Sunday, April 19, 2015

For Doctor Fox: Meet my grandfather who I am so very much like: the Robert Duvall character

  1. www.imdb.com/title/tt0327137/fullcredits   Cached
    Secondhand Lions (2003) cast and crew credits, including actors, actresses, directors, writers and more.
     
    This movie touched me very deeply. The character robert Duvall played WAS the kind of man my Grandfather actually was. I remember in Lake Forest Park at age 4 walking to visit my girlfriend (I always had girlfriends even then) I don't know why) I walked past a hornets nest and was stung many many times. He heard my screams and made me stay watch what he did to hornets. 
     
    He got some gasoline and poured it over the nest. Then he lit the nest and made me watch the hornets and hornet babies all die. I used this method the rest of my life to protect my family. It also taught me self defense against all creatures animals or humans. You do things smart and you protect your family no matter what even if you die doing it. 
     
    Here my grandfather taught me so much.

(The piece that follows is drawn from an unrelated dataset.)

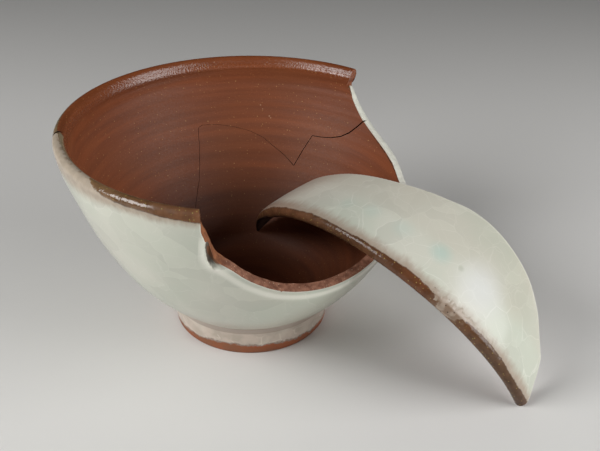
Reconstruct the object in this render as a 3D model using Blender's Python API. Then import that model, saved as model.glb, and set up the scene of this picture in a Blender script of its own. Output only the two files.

He was my hero from then on in my life. He worried about me though because I was so much like him. But, at least I wasn't red headed and 6 foot 2 1/2 inches tall. Once some guys weren't treating him right at a job(he was an electrical contracor) He took on 13 guys in a fight and won that day. 
     
    Yep that was my grandfather. YOu (f---) with him and he'd put you in the hospital no questions asked.
     
    Another true story about my grandad. He grew a victory garden for the war effort" world war II' 
    When he went to the government to get his gas coupons for harvest of his war effort Victory Garden they told him that the season for his strawberries and tomatoes was over. He calmly like the old cowboy (born in the 1870s in Kansas)(his father was Captain David Hartzell of the northern Army from Kansas in the Civil War,
     
    he brought his unloaded double barrel shotgun to the counter and said, "Give me my gas coupons like cowboys still did in the 1940s" they gave him his gas coupons. (you don't f---) with my grandad because he was a Kansas cowboy and you might wind up dead if you did or worse.
     
    another time he was told (I think the mining laws changed around 1960 or so and he had a 2000 acred gold mining claim in Idaho where he lived alone 6 months a year spring through fall of every year after he retired I think during world war II.
     
    A forest ranger came and told him he had to leave his mining claim. He shot the ranger's hat off with a 30 odd 6 I still own (that hasn't been shot now in over 40 years) which I was very worried the police might take from me when I had a bad health event a couple of days ago now.
     
    But, luckily they weren't interested in guns that were no longer really guns the last 40 years or so and only family heirlooms. I think of grandad a lot now as death haunts my reverie. 
     
    So, I now make each and every day count. So, I hope to see you grandpa sooner or later when I get there to be with you once again.